## [Records provided]
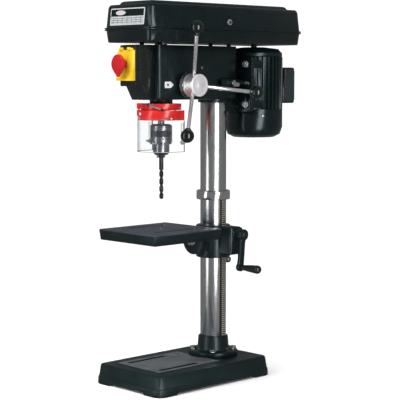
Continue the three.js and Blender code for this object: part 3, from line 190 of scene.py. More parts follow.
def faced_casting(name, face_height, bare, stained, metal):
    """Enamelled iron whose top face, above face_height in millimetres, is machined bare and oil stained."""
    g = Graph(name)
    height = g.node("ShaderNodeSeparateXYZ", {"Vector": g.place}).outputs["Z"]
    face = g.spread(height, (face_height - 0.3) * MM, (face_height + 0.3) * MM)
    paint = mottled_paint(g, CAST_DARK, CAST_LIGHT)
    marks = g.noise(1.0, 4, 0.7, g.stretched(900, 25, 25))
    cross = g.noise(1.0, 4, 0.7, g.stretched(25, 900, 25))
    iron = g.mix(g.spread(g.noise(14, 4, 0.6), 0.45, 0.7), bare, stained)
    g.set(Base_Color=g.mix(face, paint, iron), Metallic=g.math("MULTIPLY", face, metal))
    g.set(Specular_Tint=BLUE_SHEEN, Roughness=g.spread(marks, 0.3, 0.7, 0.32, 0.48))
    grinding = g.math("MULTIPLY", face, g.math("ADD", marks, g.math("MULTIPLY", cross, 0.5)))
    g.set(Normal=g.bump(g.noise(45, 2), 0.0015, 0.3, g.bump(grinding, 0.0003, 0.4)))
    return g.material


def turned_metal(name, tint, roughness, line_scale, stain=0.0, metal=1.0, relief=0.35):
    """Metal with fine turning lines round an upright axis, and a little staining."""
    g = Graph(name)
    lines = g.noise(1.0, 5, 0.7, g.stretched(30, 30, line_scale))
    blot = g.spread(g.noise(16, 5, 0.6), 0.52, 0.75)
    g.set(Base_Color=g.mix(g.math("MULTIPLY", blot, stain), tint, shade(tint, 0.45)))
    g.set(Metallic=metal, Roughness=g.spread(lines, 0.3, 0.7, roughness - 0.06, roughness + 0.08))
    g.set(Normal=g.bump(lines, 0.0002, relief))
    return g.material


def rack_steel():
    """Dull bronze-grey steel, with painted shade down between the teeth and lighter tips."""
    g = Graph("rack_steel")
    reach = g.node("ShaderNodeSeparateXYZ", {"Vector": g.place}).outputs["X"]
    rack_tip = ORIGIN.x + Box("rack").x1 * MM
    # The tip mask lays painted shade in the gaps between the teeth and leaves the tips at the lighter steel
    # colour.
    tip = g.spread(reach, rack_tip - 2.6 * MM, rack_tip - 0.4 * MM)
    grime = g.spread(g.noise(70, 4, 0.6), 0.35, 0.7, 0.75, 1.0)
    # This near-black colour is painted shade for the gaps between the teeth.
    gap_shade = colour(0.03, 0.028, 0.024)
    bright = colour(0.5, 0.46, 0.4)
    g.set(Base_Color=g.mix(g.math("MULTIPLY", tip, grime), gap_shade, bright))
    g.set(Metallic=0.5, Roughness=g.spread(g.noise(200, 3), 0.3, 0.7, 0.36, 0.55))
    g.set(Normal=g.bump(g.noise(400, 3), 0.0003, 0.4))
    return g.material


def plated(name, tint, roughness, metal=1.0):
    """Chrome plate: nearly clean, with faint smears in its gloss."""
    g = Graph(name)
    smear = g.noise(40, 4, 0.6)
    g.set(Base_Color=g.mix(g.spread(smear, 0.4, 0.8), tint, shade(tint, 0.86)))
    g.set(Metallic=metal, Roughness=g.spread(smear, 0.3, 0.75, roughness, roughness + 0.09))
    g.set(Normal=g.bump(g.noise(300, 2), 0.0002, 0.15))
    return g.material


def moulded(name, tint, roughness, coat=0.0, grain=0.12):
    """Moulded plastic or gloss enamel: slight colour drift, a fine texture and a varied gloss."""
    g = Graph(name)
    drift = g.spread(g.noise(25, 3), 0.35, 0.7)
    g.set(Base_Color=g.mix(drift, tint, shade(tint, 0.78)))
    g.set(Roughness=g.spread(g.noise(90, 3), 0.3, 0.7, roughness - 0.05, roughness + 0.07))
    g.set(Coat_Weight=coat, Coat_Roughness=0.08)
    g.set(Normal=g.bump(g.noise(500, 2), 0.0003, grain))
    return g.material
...
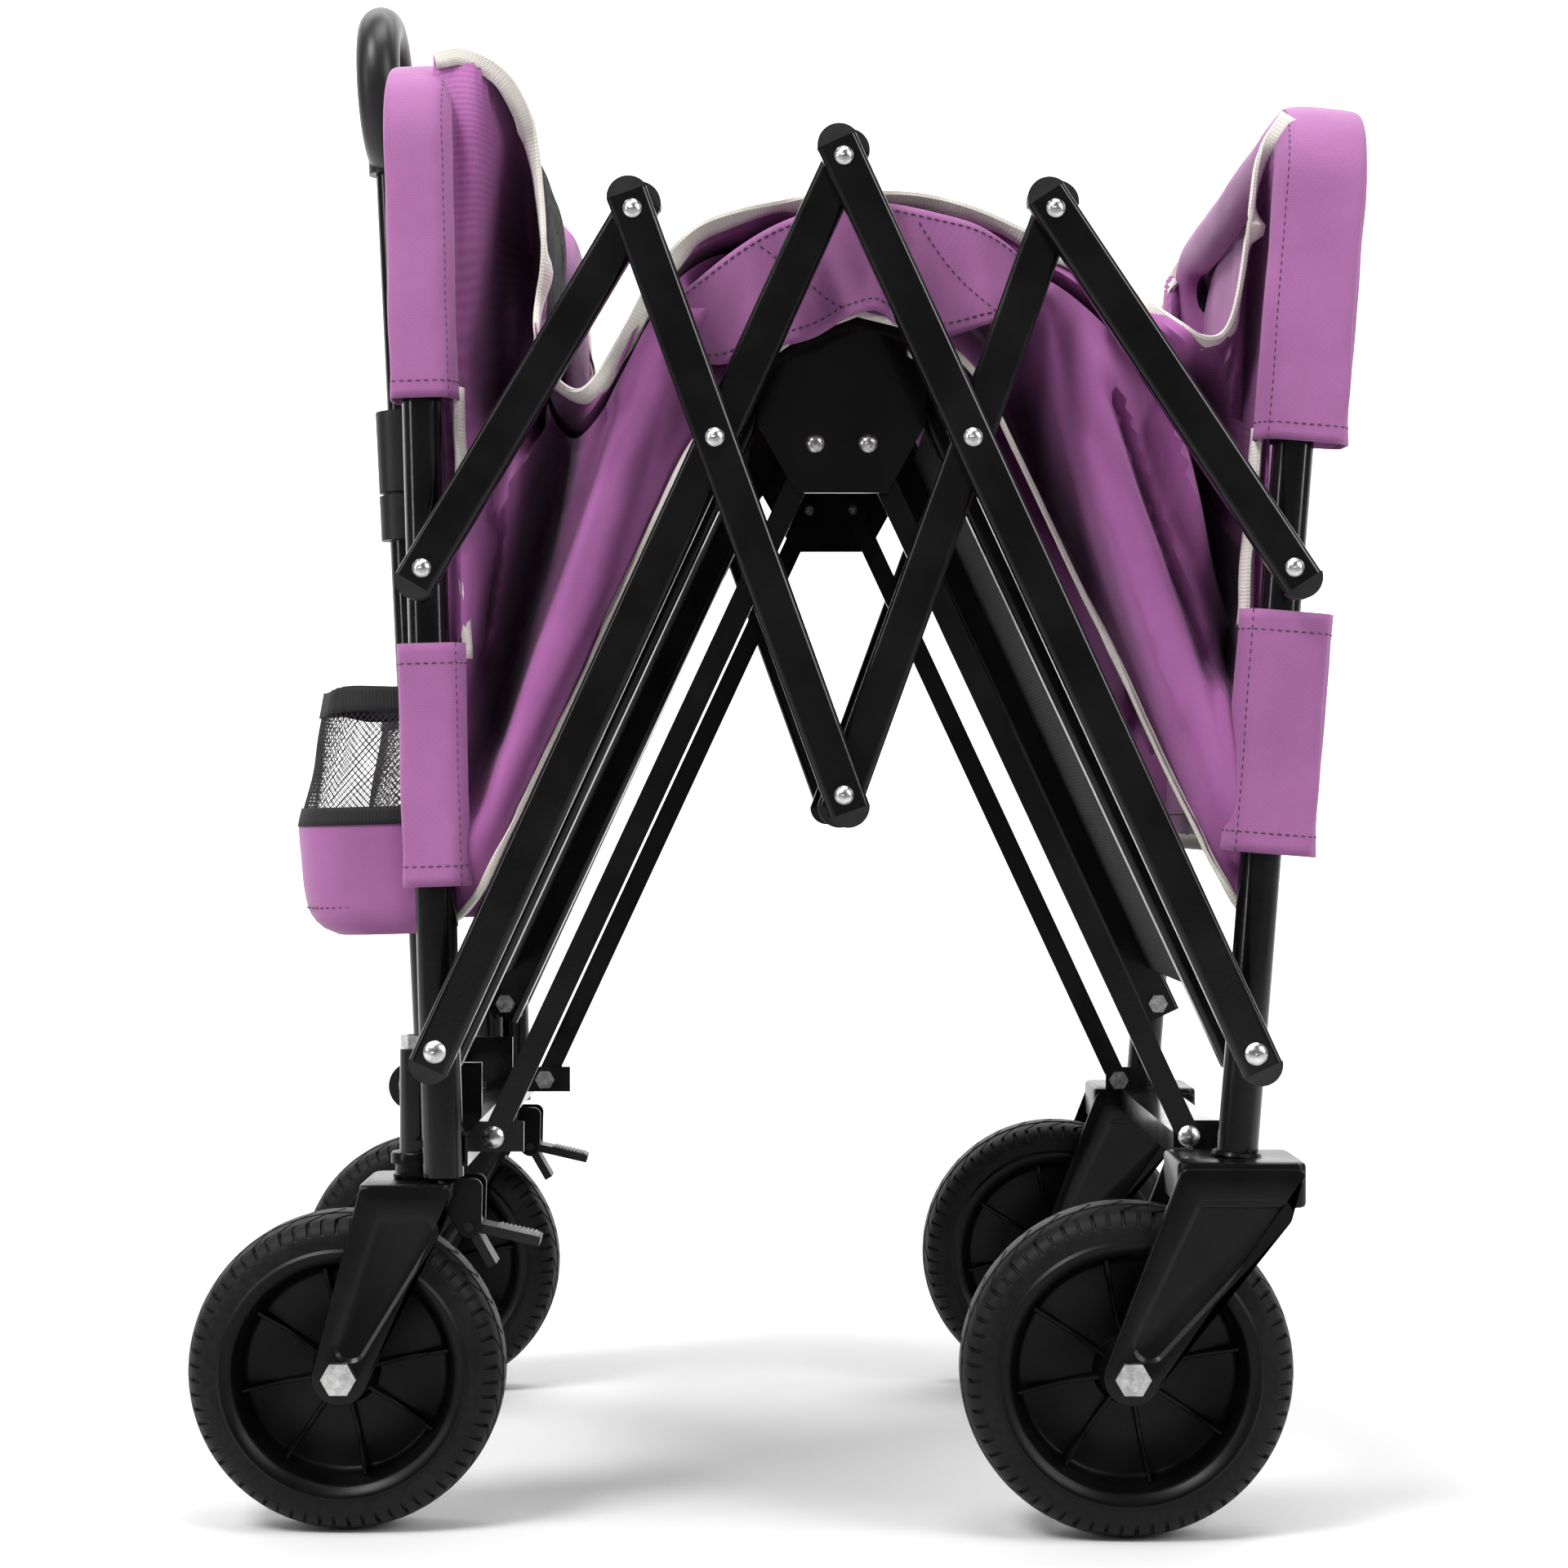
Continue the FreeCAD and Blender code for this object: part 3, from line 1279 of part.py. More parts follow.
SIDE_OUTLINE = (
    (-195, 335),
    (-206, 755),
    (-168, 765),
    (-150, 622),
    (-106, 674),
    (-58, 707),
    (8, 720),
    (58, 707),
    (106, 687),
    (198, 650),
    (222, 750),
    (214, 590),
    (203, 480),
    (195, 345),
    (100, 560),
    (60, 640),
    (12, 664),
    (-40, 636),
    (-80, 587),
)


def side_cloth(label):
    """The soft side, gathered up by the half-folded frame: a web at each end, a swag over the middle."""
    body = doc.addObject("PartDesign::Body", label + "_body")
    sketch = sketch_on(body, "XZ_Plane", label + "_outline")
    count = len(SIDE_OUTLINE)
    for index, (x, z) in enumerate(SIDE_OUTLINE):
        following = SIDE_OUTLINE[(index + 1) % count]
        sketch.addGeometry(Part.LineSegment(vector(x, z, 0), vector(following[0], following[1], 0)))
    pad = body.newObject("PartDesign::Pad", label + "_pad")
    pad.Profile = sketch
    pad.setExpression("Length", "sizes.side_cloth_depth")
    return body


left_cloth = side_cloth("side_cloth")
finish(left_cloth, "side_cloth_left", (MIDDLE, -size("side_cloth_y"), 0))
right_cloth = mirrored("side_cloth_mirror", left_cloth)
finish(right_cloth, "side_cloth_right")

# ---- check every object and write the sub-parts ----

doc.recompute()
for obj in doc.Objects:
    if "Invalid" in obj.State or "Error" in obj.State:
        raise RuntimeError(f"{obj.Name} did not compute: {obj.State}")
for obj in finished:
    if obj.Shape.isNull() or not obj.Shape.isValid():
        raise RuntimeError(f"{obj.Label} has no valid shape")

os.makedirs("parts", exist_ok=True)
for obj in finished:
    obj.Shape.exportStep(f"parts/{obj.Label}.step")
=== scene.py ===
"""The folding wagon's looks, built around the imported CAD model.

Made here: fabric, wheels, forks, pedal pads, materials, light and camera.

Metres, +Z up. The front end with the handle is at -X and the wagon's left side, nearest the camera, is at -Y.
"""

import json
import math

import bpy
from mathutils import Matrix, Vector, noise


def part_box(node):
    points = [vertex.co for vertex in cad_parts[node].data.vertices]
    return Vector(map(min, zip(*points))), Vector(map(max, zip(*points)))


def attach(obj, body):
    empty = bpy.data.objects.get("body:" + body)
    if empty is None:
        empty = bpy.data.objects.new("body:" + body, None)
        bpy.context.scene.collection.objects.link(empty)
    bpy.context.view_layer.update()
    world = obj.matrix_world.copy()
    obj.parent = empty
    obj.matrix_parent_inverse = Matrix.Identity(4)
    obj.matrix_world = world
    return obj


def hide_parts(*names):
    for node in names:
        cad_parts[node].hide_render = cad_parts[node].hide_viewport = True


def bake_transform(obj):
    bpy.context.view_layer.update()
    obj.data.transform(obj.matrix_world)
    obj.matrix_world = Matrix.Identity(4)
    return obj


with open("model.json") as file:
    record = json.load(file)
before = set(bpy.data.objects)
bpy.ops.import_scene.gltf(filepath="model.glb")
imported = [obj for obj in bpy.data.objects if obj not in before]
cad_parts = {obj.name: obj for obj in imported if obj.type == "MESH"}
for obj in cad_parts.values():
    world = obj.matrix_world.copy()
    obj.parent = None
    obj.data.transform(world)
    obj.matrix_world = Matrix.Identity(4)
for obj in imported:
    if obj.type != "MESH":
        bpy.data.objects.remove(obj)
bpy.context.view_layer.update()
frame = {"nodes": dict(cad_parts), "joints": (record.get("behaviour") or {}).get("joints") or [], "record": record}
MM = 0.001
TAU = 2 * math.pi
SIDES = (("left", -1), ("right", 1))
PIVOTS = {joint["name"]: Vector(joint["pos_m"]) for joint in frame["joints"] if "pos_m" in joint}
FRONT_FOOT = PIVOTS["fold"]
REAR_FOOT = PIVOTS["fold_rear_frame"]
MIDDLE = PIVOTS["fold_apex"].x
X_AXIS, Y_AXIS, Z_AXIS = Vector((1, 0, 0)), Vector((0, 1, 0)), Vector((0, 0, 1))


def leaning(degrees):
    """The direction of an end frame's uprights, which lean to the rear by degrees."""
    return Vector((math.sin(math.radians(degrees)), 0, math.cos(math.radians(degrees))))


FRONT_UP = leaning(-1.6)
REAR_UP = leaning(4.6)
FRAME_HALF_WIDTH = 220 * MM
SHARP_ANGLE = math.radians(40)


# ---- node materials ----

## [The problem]
Search the lines for "data". Copy each line that has it.

## [Full response]
    points = [vertex.co for vertex in cad_parts[node].data.vertices]
    empty = bpy.data.objects.get("body:" + body)
        empty = bpy.data.objects.new("body:" + body, None)
    obj.data.transform(obj.matrix_world)
before = set(bpy.data.objects)
imported = [obj for obj in bpy.data.objects if obj not in before]
    obj.data.transform(world)
        bpy.data.objects.remove(obj)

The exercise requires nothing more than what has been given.